When the movers came I was in a bit of a funk. It’s always a strange sensation to have all of your belongings forcibly removed from their homes in various cupboards, closets, and crannies and stuffed amidst wrinkled newspaper and bubble wrap into foreign cardboard boxes that are then stacked up in every inch of movable space in your apartment. But, more than any of that, I just felt sad to be moving. I asked the movers what exactly they wanted me to do—could I hold doors or help them with some of the boxes or something? When they told me I could do as much or as little as I wanted, I opted to simply stay out of their way. Instead, I gazed longingly out the window at my downtown view, drinking it in as my belongings gradually made their way from my old home and into the moving truck. Once my things were gone, I rushed out before the stark emptiness of the shell could fully creep into my consciousness.

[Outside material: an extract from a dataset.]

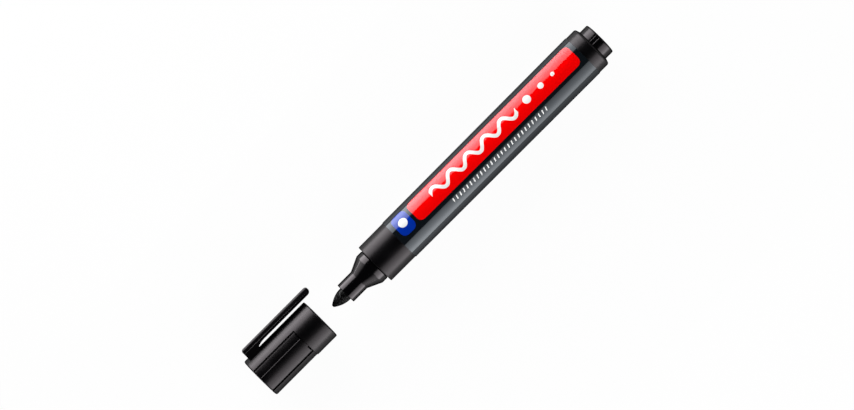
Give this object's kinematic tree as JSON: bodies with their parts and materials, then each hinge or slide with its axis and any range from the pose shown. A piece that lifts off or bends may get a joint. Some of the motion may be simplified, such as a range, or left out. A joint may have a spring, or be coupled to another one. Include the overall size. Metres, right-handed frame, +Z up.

The day before I’d felt similarly, as I turned over my Ohio driver’s license for an Illinois I.D. and then stripped the Ohio plates from my little red car, to exchange them for unattractive Illinois plates. It was high time for me to do this—the man at the DMV scolded me for having lived in the state for well over the 30-day grace period you legally have to make all of these changes after moving to the state (about which I had had no idea). But I have never legally belonged anyplace but Ohio. And, in all my sentimentality, it felt strange to erase the Ohio identifications from both my wallet and my car. So, I did it quickly, and didn’t think about it, just as I did when I walked out of the place that will always have been my first apartment in the big city.

Anyway, after rushing out of the old place at 1260 N. Dearborn, it wasn’t long before I arrived at my new apartment to await the movers. I easily found a parking spot (haha, yes, really!), and then headed upstairs to wait. In another hour’s time the movers had come and gone, everything was in, and I could finally see my new apartment for what it was—-huge! And as I listened to Coletrane, and Miles, and Ella, and Madeline Peyroux, while unpacking my things and re-washing my dishes, I couldn’t imagine why I’d ever felt so glum just hours before.

For the first time since moving to Chicago, I felt like I was home. I am crazy about my new place (not to mention my new neighborhood!). It’s a real apartment. Yes, it’s still a studio, but unlike the previous one, it’s not a shoebox. I have room to move and breathe and have guests. Everything inside is new—the appliances, the counter tops, the bathtub, the bathroom vanity, the carpet and the paint. Don’t get me wrong—it’s not fancy—but it’s perfect for me. And the plethora of closets, well, heaven!

So, as I tried out various furniture configurations, and organized the clothes in my closet by color, and stowed all the linens away in the linen closet, I realized that all this time when I worried that I was taking a step back by moving out of downtown, I was actually making a step up. In all my exhaustion at the end of the day, I took a look around and breathed in all the space. I smiled to myself, realizing that here I have room to grow. And, like the hermit crab, that’s really all I needed.

Wednesday, April 21, 2010

New Neighborhood, New Notions

Apartment-hunting is such an adventure! I love winding up in neighborhoods I’ve never visited before, or re-visiting places that I had confined to a particularly small box, and discovering that there’s much more beyond my pre-conceived notions.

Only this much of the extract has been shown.